Since there has been confusion at the meetings in the past , which may have operated to make it difficult for those opposed to the officers to present their views, this Motion is being denied without prejudice and it may be renewed at any time that Bey is denied the rights assured him by 29 U.S.C.A. § 411 in the light of the first proviso of § 411(a) (4).

. It is significant that Harris was not called to rebut the testimony of these three plaintiffs.

. A copy of this letter was sent to Moock (D-3) and he personally talked to Bey on April 17, 1962, at which time Bey did not ask for information concerning his appeal remedies under the Constitution and did not state that he was going to bring a court action.
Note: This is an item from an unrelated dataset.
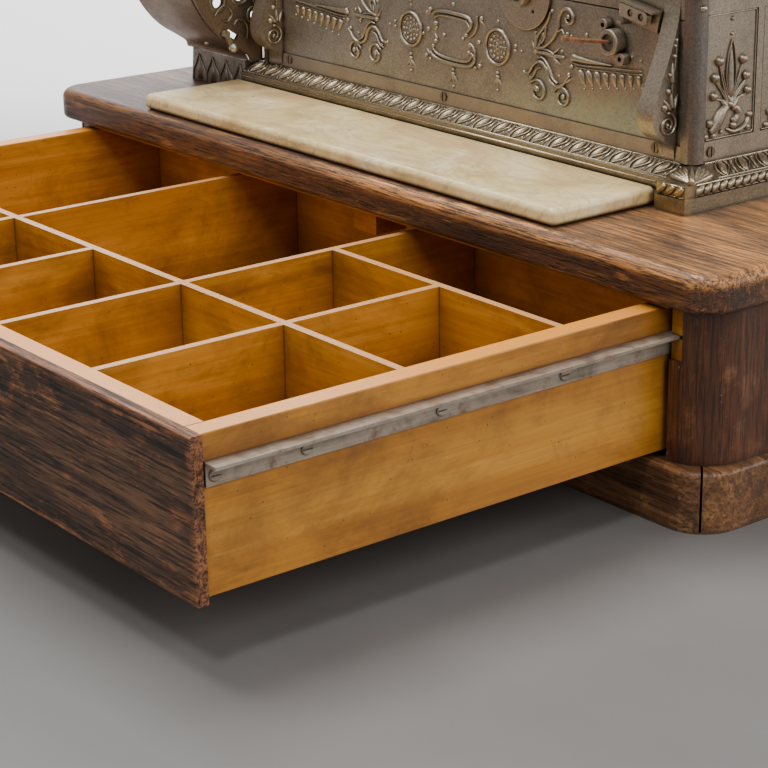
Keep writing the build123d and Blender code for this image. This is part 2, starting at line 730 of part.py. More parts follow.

. New York Harris’s- general. contention that the officers will not entertain any motion that is not in accordance with their viewpoint is not supported by the weight of the evidence. (See, for example, testimony of even the witnesses called by the plaintiffs that the May 3, 1962, meeting was a fairly conducted meeting and that a motion concerning a central hiring point made at that meeting was opposed by the President of Local 1291, but was put before the membership and adopted by a majority of the members.) It is also noted that the United States Court of Appeals for the Third Circuit said in the Hughes case, supra, 287 F.2d at p. 818:

“ * * * there is no warrant in the statute for granting a member of a labor organization any other membership rights secured to him by the union’s constitution and by-laws which are enforceable only under state law in a suit such as that at bar. If, therefore, it is determined on remand that Hughes is entitied t-o relief, insofar as it is predicated on the Act, such relief must be limited to that appropriate to secure to Hughes the equal rights and privileges guaranteed by Section 101(a) (1) and other provisions of the Act.”

The facts in Detroy v. American Guild of Variety Artists, 286 F.2d 75 (2nd Cir. 1981), relied on by plaintiffs, are quite different from, those in this record.

. There has been no showing that the other plaintiffs approved this suit by signing P-6A to O, inclusive, and the hearing judge, in view of the record, does not accept the testimony of Harris that he made clear to all the plaintiffs that, by signing the papers marked P-6A to O, they were authorizing a suit to be brought to secure a decent meeting.

. There is a conflict in the testimony on whether or not such a motion was made. The minute book shows that a motion was made “that the membership elect a Committee of seven members to attend the wage scale conference to be drawn from the rank and file” but that ' “There was no seconder of this motion” (p. 117 of P-5).

. Pursuant to § 13(d) of the current collective bargaining contract (pp. 13 and 14 of D-4), a fund has been established *48for tlie benefit of those prejudiced by recently established bulk sugar unloading procedures at the National Sugar Refining Company piers (see Complaint in C.A. 30789, marked P-4) and notice has been given by Local 1291 that negotiations will be conducted for a similar arrangement with the American Sugar Refining Company and wherever any other threat of technological unemployment may arise.

. See footnote 5 above for a description of the motion as contained in the minute book (P-5).

. The testimony of J. S. Kane discloses that amounts reported on the Labor Organization Financial Report (Form LM 2) for 1960 (P-14) exceeded the amount reported on the corresponding Report for 1959 (P-13) because of the financial inability of Local 1291 to pay the three salaried officers their full vacation pay in 1959 and the payment to those officers in 1960 of these items, in addition to the $115. per week salary and full vacation pay for that year: (1) unpaid vacation pay due for 1959 and 1958, and (2) pay for six paid holidays (see D-6). Although these three officers received in 1961 3 weeks’ extra pay for overtime work (D-6) due to extra work required of them incident to the introduction of the check-olf system, plaintiffs have shown no persuasive reason why this compensation for new and extra work should be considered as “a wage increase.” In fact, after a year’s experience with this work, the officers asked for “a wage increase” so that their three salaries would “equal” those of Local 1242 and such increase was approved after debate on the motion.